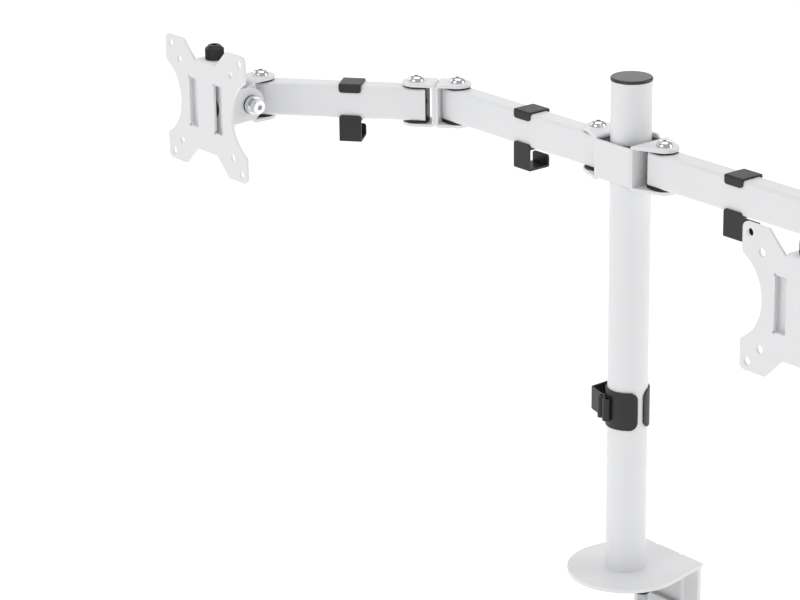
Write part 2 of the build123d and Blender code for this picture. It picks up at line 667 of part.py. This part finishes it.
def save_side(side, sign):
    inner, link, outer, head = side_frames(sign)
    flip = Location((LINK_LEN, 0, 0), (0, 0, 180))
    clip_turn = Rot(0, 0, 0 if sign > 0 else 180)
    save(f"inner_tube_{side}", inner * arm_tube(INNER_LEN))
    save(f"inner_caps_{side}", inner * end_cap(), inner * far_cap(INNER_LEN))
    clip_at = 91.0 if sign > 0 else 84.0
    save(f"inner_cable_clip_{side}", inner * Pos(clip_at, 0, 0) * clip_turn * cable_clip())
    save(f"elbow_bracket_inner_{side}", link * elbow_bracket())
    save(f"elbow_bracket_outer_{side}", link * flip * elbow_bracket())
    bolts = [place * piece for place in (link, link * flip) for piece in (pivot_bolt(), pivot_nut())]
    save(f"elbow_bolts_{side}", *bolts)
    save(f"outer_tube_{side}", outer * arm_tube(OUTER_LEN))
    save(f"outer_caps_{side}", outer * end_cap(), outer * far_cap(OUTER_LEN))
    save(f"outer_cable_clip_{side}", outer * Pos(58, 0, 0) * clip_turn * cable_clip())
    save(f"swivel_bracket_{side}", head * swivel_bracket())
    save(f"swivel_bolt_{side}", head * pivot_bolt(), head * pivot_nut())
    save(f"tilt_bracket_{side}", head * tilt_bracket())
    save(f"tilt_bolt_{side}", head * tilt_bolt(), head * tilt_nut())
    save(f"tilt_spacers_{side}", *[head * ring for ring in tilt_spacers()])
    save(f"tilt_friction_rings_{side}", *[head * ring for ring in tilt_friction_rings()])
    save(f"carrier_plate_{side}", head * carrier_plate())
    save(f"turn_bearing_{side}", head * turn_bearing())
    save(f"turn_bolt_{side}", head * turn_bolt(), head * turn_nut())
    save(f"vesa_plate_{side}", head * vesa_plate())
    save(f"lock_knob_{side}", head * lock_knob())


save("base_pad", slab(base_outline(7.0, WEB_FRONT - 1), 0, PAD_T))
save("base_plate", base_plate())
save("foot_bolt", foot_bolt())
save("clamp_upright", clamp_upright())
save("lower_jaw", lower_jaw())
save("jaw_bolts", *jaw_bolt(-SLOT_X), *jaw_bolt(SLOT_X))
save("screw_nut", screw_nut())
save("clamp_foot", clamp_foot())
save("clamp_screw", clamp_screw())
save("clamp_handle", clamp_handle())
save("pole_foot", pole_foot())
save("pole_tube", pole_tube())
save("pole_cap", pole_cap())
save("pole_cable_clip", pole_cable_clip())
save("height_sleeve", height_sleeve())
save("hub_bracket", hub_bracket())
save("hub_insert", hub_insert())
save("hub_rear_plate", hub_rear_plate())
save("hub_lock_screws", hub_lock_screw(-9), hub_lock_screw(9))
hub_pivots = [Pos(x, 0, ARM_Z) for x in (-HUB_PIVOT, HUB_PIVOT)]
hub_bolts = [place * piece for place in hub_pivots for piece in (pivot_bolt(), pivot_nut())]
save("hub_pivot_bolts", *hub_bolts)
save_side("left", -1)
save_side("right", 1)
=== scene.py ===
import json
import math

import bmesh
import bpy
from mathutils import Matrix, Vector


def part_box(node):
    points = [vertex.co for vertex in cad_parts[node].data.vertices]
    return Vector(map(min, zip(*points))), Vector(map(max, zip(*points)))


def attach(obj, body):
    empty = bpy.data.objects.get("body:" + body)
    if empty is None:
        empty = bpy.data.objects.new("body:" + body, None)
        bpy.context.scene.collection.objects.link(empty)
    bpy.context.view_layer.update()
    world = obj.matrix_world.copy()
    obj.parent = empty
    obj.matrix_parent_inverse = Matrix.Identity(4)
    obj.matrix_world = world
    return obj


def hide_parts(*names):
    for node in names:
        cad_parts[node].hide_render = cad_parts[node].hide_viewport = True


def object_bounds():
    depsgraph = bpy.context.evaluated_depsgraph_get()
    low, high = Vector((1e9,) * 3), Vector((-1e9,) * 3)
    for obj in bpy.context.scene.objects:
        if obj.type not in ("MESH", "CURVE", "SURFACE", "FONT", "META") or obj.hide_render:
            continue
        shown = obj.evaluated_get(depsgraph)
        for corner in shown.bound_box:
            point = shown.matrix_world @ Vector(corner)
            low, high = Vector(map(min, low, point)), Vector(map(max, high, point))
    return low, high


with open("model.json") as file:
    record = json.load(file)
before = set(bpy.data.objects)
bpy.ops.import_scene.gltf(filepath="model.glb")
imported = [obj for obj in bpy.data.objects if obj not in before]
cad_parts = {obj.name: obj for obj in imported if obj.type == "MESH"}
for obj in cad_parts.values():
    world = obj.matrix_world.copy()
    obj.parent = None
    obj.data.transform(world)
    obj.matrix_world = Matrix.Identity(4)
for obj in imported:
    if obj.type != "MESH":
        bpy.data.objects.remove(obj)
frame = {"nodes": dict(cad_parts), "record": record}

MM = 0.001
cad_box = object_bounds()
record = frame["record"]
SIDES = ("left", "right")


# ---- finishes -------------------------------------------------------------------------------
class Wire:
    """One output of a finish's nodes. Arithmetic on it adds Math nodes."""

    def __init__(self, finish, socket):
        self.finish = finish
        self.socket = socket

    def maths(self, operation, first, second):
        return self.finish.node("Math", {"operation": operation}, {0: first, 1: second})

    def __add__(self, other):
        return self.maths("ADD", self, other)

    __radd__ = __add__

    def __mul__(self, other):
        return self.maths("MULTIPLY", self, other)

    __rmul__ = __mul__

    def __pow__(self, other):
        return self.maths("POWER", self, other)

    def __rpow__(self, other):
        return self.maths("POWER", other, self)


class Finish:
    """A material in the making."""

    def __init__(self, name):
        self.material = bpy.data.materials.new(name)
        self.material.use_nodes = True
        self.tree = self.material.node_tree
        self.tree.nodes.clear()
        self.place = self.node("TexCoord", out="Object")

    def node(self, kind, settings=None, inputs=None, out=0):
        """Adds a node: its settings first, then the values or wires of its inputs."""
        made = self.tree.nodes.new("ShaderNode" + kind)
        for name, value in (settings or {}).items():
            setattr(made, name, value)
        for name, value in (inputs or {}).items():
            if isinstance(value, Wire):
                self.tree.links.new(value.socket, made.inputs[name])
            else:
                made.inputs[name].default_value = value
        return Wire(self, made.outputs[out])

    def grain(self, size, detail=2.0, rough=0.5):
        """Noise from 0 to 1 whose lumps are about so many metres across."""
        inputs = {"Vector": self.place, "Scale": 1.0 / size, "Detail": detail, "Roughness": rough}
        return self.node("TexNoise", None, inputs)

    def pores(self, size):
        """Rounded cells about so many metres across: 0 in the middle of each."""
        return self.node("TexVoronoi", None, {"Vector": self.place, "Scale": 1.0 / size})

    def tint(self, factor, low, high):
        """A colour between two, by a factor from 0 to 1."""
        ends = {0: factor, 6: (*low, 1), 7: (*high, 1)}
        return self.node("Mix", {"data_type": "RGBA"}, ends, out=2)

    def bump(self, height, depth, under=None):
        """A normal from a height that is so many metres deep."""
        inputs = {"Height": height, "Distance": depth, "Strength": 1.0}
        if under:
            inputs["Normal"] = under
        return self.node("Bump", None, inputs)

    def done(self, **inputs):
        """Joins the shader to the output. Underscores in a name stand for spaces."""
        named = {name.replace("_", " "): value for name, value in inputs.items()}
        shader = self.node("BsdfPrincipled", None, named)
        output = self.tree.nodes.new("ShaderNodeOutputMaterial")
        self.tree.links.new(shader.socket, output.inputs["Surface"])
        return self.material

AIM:
All of the data needs to be printed once more, exactly.

REPLY TO THE TASK:
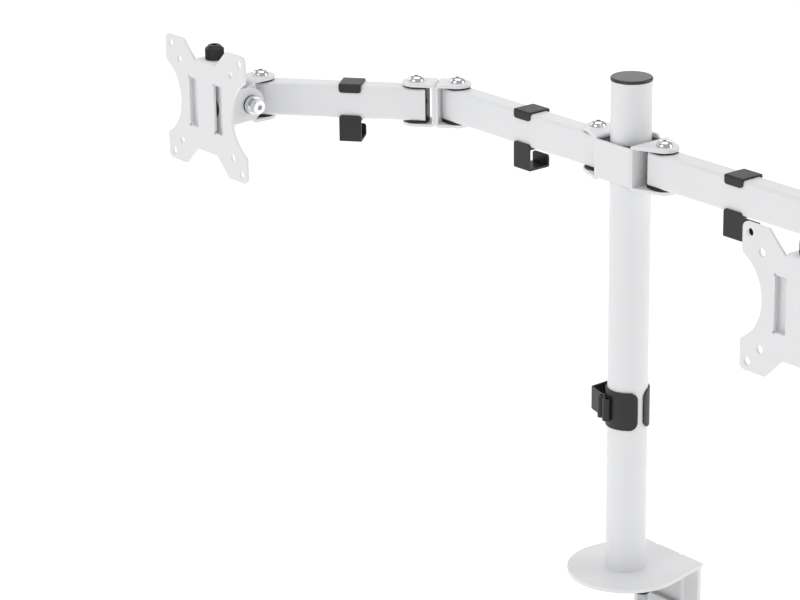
Write part 2 of the build123d and Blender code for this picture. It picks up at line 667 of part.py. This part finishes it.
def save_side(side, sign):
    inner, link, outer, head = side_frames(sign)
    flip = Location((LINK_LEN, 0, 0), (0, 0, 180))
    clip_turn = Rot(0, 0, 0 if sign > 0 else 180)
    save(f"inner_tube_{side}", inner * arm_tube(INNER_LEN))
    save(f"inner_caps_{side}", inner * end_cap(), inner * far_cap(INNER_LEN))
    clip_at = 91.0 if sign > 0 else 84.0
    save(f"inner_cable_clip_{side}", inner * Pos(clip_at, 0, 0) * clip_turn * cable_clip())
    save(f"elbow_bracket_inner_{side}", link * elbow_bracket())
    save(f"elbow_bracket_outer_{side}", link * flip * elbow_bracket())
    bolts = [place * piece for place in (link, link * flip) for piece in (pivot_bolt(), pivot_nut())]
    save(f"elbow_bolts_{side}", *bolts)
    save(f"outer_tube_{side}", outer * arm_tube(OUTER_LEN))
    save(f"outer_caps_{side}", outer * end_cap(), outer * far_cap(OUTER_LEN))
    save(f"outer_cable_clip_{side}", outer * Pos(58, 0, 0) * clip_turn * cable_clip())
    save(f"swivel_bracket_{side}", head * swivel_bracket())
    save(f"swivel_bolt_{side}", head * pivot_bolt(), head * pivot_nut())
    save(f"tilt_bracket_{side}", head * tilt_bracket())
    save(f"tilt_bolt_{side}", head * tilt_bolt(), head * tilt_nut())
    save(f"tilt_spacers_{side}", *[head * ring for ring in tilt_spacers()])
    save(f"tilt_friction_rings_{side}", *[head * ring for ring in tilt_friction_rings()])
    save(f"carrier_plate_{side}", head * carrier_plate())
    save(f"turn_bearing_{side}", head * turn_bearing())
    save(f"turn_bolt_{side}", head * turn_bolt(), head * turn_nut())
    save(f"vesa_plate_{side}", head * vesa_plate())
    save(f"lock_knob_{side}", head * lock_knob())


save("base_pad", slab(base_outline(7.0, WEB_FRONT - 1), 0, PAD_T))
save("base_plate", base_plate())
save("foot_bolt", foot_bolt())
save("clamp_upright", clamp_upright())
save("lower_jaw", lower_jaw())
save("jaw_bolts", *jaw_bolt(-SLOT_X), *jaw_bolt(SLOT_X))
save("screw_nut", screw_nut())
save("clamp_foot", clamp_foot())
save("clamp_screw", clamp_screw())
save("clamp_handle", clamp_handle())
save("pole_foot", pole_foot())
save("pole_tube", pole_tube())
save("pole_cap", pole_cap())
save("pole_cable_clip", pole_cable_clip())
save("height_sleeve", height_sleeve())
save("hub_bracket", hub_bracket())
save("hub_insert", hub_insert())
save("hub_rear_plate", hub_rear_plate())
save("hub_lock_screws", hub_lock_screw(-9), hub_lock_screw(9))
hub_pivots = [Pos(x, 0, ARM_Z) for x in (-HUB_PIVOT, HUB_PIVOT)]
hub_bolts = [place * piece for place in hub_pivots for piece in (pivot_bolt(), pivot_nut())]
save("hub_pivot_bolts", *hub_bolts)
save_side("left", -1)
save_side("right", 1)
=== scene.py ===
import json
import math

import bmesh
import bpy
from mathutils import Matrix, Vector


def part_box(node):
    points = [vertex.co for vertex in cad_parts[node].data.vertices]
    return Vector(map(min, zip(*points))), Vector(map(max, zip(*points)))


def attach(obj, body):
    empty = bpy.data.objects.get("body:" + body)
    if empty is None:
        empty = bpy.data.objects.new("body:" + body, None)
        bpy.context.scene.collection.objects.link(empty)
    bpy.context.view_layer.update()
    world = obj.matrix_world.copy()
    obj.parent = empty
    obj.matrix_parent_inverse = Matrix.Identity(4)
    obj.matrix_world = world
    return obj


def hide_parts(*names):
    for node in names:
        cad_parts[node].hide_render = cad_parts[node].hide_viewport = True


def object_bounds():
    depsgraph = bpy.context.evaluated_depsgraph_get()
    low, high = Vector((1e9,) * 3), Vector((-1e9,) * 3)
    for obj in bpy.context.scene.objects:
        if obj.type not in ("MESH", "CURVE", "SURFACE", "FONT", "META") or obj.hide_render:
            continue
        shown = obj.evaluated_get(depsgraph)
        for corner in shown.bound_box:
            point = shown.matrix_world @ Vector(corner)
            low, high = Vector(map(min, low, point)), Vector(map(max, high, point))
    return low, high


with open("model.json") as file:
    record = json.load(file)
before = set(bpy.data.objects)
bpy.ops.import_scene.gltf(filepath="model.glb")
imported = [obj for obj in bpy.data.objects if obj not in before]
cad_parts = {obj.name: obj for obj in imported if obj.type == "MESH"}
for obj in cad_parts.values():
    world = obj.matrix_world.copy()
    obj.parent = None
    obj.data.transform(world)
    obj.matrix_world = Matrix.Identity(4)
for obj in imported:
    if obj.type != "MESH":
        bpy.data.objects.remove(obj)
frame = {"nodes": dict(cad_parts), "record": record}

MM = 0.001
cad_box = object_bounds()
record = frame["record"]
SIDES = ("left", "right")


# ---- finishes -------------------------------------------------------------------------------
class Wire:
    """One output of a finish's nodes. Arithmetic on it adds Math nodes."""

    def __init__(self, finish, socket):
        self.finish = finish
        self.socket = socket

    def maths(self, operation, first, second):
        return self.finish.node("Math", {"operation": operation}, {0: first, 1: second})

    def __add__(self, other):
        return self.maths("ADD", self, other)

    __radd__ = __add__

    def __mul__(self, other):
        return self.maths("MULTIPLY", self, other)

    __rmul__ = __mul__

    def __pow__(self, other):
        return self.maths("POWER", self, other)

    def __rpow__(self, other):
        return self.maths("POWER", other, self)


class Finish:
    """A material in the making."""

    def __init__(self, name):
        self.material = bpy.data.materials.new(name)
        self.material.use_nodes = True
        self.tree = self.material.node_tree
        self.tree.nodes.clear()
        self.place = self.node("TexCoord", out="Object")

    def node(self, kind, settings=None, inputs=None, out=0):
        """Adds a node: its settings first, then the values or wires of its inputs."""
        made = self.tree.nodes.new("ShaderNode" + kind)
        for name, value in (settings or {}).items():
            setattr(made, name, value)
        for name, value in (inputs or {}).items():
            if isinstance(value, Wire):
                self.tree.links.new(value.socket, made.inputs[name])
            else:
                made.inputs[name].default_value = value
        return Wire(self, made.outputs[out])

    def grain(self, size, detail=2.0, rough=0.5):
        """Noise from 0 to 1 whose lumps are about so many metres across."""
        inputs = {"Vector": self.place, "Scale": 1.0 / size, "Detail": detail, "Roughness": rough}
        return self.node("TexNoise", None, inputs)

    def pores(self, size):
        """Rounded cells about so many metres across: 0 in the middle of each."""
        return self.node("TexVoronoi", None, {"Vector": self.place, "Scale": 1.0 / size})

    def tint(self, factor, low, high):
        """A colour between two, by a factor from 0 to 1."""
        ends = {0: factor, 6: (*low, 1), 7: (*high, 1)}
        return self.node("Mix", {"data_type": "RGBA"}, ends, out=2)

    def bump(self, height, depth, under=None):
        """A normal from a height that is so many metres deep."""
        inputs = {"Height": height, "Distance": depth, "Strength": 1.0}
        if under:
            inputs["Normal"] = under
        return self.node("Bump", None, inputs)

    def done(self, **inputs):
        """Joins the shader to the output. Underscores in a name stand for spaces."""
        named = {name.replace("_", " "): value for name, value in inputs.items()}
        shader = self.node("BsdfPrincipled", None, named)
        output = self.tree.nodes.new("ShaderNodeOutputMaterial")
        self.tree.links.new(shader.socket, output.inputs["Surface"])
        return self.material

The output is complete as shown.